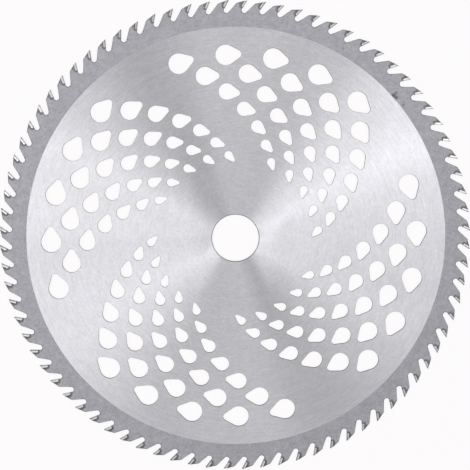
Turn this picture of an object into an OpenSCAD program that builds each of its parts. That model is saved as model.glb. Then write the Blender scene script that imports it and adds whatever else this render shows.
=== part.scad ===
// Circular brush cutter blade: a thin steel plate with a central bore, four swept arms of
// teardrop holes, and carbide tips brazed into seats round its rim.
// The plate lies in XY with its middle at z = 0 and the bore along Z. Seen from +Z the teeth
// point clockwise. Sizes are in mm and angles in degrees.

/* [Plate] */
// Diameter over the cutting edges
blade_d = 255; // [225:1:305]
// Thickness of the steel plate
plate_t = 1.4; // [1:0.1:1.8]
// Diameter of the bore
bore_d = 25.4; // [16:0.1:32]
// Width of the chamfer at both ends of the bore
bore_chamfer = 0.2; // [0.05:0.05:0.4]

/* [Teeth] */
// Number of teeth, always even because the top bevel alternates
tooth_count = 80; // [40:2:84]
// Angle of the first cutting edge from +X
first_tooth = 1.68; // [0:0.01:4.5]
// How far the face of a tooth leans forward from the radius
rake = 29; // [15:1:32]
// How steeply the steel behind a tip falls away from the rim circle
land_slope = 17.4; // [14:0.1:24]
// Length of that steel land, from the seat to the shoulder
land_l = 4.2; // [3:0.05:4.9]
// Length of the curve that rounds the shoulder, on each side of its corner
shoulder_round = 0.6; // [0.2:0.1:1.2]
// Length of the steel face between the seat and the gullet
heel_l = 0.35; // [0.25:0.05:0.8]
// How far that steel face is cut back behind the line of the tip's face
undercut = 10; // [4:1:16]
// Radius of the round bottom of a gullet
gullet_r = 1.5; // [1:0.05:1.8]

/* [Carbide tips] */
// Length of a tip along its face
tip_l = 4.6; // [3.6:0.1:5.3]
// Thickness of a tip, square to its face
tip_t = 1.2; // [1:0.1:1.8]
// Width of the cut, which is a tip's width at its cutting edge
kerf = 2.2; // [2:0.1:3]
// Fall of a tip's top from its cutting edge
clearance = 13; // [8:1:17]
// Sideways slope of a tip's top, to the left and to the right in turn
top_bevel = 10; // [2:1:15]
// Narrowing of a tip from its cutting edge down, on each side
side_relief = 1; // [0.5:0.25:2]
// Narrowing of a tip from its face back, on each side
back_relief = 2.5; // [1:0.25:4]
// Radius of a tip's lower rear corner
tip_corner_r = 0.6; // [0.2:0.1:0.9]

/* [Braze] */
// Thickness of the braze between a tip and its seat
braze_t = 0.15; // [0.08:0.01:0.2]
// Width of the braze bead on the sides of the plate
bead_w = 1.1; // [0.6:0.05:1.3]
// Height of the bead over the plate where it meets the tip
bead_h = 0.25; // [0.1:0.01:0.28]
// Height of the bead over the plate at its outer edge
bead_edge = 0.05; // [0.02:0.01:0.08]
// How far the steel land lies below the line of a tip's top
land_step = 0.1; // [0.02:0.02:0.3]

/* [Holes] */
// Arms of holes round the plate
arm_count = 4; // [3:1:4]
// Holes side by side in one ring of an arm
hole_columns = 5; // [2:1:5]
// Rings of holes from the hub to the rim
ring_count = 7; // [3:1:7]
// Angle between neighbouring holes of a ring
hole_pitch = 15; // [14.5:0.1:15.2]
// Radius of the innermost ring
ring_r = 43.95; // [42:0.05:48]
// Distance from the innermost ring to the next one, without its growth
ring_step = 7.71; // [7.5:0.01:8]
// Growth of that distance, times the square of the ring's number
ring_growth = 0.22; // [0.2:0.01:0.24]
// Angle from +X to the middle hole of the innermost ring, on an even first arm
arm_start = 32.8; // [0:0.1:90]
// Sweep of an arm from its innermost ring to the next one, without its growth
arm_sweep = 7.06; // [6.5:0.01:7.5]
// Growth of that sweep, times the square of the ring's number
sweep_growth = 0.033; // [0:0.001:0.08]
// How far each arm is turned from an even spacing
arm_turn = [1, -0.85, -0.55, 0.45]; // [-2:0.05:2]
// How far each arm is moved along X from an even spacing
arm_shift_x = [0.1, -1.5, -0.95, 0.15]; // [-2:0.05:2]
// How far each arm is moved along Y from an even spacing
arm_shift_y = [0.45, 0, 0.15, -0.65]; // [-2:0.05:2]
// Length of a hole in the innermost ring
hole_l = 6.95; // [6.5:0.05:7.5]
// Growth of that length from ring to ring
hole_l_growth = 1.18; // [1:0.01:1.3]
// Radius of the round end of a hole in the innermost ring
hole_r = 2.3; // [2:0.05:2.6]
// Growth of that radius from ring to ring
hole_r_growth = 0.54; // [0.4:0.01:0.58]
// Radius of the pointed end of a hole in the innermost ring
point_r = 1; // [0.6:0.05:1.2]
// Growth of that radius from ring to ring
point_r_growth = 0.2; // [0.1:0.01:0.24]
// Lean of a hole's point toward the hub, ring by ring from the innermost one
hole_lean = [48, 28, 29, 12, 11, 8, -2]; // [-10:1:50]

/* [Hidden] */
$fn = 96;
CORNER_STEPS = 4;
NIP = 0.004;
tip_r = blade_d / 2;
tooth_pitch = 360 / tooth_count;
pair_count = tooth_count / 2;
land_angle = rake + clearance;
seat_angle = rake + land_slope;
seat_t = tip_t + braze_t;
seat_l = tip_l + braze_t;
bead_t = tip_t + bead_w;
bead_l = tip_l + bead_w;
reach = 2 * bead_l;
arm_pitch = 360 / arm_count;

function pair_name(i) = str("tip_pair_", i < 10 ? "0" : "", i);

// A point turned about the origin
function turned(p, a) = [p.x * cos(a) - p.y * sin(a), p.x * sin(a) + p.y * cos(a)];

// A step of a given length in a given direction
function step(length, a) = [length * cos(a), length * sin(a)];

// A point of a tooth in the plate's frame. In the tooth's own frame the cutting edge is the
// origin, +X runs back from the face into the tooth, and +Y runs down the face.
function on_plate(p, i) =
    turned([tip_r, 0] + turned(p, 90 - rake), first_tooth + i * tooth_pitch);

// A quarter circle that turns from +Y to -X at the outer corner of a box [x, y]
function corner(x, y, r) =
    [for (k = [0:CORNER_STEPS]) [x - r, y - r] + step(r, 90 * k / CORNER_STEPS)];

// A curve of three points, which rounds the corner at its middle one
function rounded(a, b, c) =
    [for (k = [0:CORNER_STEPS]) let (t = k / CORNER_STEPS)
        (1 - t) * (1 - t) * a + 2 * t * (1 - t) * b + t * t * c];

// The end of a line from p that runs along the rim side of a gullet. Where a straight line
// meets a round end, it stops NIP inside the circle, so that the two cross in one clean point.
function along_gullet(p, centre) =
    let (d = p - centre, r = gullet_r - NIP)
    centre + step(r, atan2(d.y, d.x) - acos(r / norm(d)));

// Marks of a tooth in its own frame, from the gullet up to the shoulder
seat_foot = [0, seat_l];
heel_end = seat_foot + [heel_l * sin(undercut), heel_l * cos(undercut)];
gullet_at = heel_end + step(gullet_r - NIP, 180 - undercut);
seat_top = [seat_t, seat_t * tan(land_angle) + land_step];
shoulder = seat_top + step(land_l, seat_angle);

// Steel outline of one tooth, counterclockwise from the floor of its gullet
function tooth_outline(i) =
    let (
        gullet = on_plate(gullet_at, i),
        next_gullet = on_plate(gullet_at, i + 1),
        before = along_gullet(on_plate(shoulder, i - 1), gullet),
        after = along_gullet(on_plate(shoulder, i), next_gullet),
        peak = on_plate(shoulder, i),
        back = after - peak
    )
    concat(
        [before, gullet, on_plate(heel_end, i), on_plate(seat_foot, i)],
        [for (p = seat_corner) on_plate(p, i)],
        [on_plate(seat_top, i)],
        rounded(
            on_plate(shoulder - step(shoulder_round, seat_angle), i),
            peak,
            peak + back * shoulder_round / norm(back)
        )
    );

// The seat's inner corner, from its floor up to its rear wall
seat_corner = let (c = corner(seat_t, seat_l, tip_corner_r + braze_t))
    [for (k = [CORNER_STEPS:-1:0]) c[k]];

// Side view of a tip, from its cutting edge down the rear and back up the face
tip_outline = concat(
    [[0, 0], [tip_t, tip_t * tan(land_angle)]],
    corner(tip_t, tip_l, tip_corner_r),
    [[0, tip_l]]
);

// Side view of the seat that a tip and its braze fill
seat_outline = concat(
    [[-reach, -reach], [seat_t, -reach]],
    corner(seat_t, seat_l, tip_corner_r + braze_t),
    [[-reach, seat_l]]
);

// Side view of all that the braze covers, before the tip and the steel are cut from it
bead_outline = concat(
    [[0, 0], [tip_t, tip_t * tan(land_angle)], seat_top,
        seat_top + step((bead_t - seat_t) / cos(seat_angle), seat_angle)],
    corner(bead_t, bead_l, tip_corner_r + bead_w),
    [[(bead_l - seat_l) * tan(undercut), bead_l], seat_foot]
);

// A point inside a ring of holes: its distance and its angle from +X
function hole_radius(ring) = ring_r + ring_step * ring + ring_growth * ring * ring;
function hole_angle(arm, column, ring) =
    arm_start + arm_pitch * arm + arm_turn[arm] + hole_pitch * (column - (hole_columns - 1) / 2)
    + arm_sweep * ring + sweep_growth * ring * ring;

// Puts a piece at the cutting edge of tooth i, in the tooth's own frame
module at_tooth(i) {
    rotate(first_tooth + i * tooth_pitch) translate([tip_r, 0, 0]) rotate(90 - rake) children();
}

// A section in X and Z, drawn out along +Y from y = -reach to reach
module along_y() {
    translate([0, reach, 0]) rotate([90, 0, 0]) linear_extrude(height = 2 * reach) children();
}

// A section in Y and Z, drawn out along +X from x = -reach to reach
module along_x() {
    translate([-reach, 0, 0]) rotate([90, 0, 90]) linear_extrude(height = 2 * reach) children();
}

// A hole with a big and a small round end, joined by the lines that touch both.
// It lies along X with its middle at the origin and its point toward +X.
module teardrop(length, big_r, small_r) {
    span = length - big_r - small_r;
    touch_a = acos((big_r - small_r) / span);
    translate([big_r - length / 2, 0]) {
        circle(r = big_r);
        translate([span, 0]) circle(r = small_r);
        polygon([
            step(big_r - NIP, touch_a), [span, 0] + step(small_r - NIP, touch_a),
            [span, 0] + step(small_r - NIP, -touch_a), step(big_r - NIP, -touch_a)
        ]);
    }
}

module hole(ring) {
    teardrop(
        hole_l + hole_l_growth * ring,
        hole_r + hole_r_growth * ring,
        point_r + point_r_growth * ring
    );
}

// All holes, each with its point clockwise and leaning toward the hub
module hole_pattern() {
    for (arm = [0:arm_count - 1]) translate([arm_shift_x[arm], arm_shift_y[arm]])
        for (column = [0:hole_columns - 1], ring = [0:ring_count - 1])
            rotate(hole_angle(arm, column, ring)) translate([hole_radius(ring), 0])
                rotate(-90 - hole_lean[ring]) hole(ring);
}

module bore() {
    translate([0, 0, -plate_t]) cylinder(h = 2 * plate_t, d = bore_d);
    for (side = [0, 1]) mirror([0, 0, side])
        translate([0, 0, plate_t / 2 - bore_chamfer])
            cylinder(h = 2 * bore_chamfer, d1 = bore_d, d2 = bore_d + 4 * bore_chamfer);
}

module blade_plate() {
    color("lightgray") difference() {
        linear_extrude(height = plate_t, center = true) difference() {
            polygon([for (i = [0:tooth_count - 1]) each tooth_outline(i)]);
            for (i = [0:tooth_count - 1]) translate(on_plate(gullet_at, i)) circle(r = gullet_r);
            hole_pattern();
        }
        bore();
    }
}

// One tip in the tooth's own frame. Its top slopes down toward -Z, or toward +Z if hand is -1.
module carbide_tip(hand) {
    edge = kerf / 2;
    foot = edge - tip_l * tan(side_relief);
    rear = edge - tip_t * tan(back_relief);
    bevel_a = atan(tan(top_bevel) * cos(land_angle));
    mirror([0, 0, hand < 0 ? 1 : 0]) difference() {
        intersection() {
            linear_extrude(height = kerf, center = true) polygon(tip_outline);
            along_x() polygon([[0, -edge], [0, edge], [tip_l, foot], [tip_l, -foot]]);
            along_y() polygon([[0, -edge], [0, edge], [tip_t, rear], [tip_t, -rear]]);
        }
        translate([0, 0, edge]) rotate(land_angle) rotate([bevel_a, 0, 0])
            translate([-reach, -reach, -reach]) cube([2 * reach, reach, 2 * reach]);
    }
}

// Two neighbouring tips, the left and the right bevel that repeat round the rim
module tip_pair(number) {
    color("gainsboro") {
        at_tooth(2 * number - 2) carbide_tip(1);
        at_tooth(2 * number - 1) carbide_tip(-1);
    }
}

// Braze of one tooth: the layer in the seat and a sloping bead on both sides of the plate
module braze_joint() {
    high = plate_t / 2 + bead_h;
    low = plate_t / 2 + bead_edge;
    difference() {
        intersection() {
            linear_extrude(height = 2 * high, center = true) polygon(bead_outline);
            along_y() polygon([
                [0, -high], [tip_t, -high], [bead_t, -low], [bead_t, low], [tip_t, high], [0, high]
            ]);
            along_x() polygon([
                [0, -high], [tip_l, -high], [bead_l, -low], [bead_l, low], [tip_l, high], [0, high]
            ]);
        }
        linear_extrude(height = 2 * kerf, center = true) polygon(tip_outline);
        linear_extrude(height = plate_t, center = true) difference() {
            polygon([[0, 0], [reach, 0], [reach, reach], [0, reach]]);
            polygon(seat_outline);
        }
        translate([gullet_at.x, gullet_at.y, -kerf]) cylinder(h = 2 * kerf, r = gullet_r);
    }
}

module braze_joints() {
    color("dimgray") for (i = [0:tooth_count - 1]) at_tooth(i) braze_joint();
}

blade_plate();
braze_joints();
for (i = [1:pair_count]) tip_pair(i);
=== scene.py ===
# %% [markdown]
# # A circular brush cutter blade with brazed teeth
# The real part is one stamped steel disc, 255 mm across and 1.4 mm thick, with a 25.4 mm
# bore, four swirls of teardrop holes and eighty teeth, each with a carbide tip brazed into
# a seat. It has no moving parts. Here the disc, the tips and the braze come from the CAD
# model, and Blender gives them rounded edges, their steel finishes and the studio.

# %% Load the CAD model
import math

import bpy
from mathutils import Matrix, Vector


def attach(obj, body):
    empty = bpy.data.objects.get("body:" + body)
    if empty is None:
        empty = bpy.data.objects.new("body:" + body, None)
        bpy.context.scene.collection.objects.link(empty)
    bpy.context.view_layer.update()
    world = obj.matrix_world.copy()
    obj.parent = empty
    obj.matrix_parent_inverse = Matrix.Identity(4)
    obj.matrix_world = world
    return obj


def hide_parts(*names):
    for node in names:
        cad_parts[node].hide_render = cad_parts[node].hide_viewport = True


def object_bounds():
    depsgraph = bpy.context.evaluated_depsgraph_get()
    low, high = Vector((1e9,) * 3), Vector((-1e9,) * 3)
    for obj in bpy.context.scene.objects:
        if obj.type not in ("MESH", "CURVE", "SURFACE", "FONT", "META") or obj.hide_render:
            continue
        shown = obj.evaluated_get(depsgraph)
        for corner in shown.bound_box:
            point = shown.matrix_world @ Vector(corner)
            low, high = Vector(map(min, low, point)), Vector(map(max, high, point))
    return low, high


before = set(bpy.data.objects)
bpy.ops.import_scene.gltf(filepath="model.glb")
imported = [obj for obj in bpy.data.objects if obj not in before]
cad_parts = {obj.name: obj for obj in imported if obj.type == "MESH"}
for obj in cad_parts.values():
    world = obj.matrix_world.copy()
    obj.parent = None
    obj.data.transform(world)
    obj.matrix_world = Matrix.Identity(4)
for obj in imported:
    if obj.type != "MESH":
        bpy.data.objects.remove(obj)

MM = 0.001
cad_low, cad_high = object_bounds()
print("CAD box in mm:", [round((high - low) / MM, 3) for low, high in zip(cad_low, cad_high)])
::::
> Your instructions
Write out, from the lines above, only those from the line with "1]) at_tooth(i) braze_joint();" to the line with "low, high = Vector((1e9,)", exactly as given, including the first and the last.

> Response to this exercise
    color("dimgray") for (i = [0:tooth_count - 1]) at_tooth(i) braze_joint();
}

blade_plate();
braze_joints();
for (i = [1:pair_count]) tip_pair(i);
=== scene.py ===
# %% [markdown]
# # A circular brush cutter blade with brazed teeth
# The real part is one stamped steel disc, 255 mm across and 1.4 mm thick, with a 25.4 mm
# bore, four swirls of teardrop holes and eighty teeth, each with a carbide tip brazed into
# a seat. It has no moving parts. Here the disc, the tips and the braze come from the CAD
# model, and Blender gives them rounded edges, their steel finishes and the studio.

# %% Load the CAD model
import math

import bpy
from mathutils import Matrix, Vector


def attach(obj, body):
    empty = bpy.data.objects.get("body:" + body)
    if empty is None:
        empty = bpy.data.objects.new("body:" + body, None)
        bpy.context.scene.collection.objects.link(empty)
    bpy.context.view_layer.update()
    world = obj.matrix_world.copy()
    obj.parent = empty
    obj.matrix_parent_inverse = Matrix.Identity(4)
    obj.matrix_world = world
    return obj


def hide_parts(*names):
    for node in names:
        cad_parts[node].hide_render = cad_parts[node].hide_viewport = True


def object_bounds():
    depsgraph = bpy.context.evaluated_depsgraph_get()
    low, high = Vector((1e9,) * 3), Vector((-1e9,) * 3)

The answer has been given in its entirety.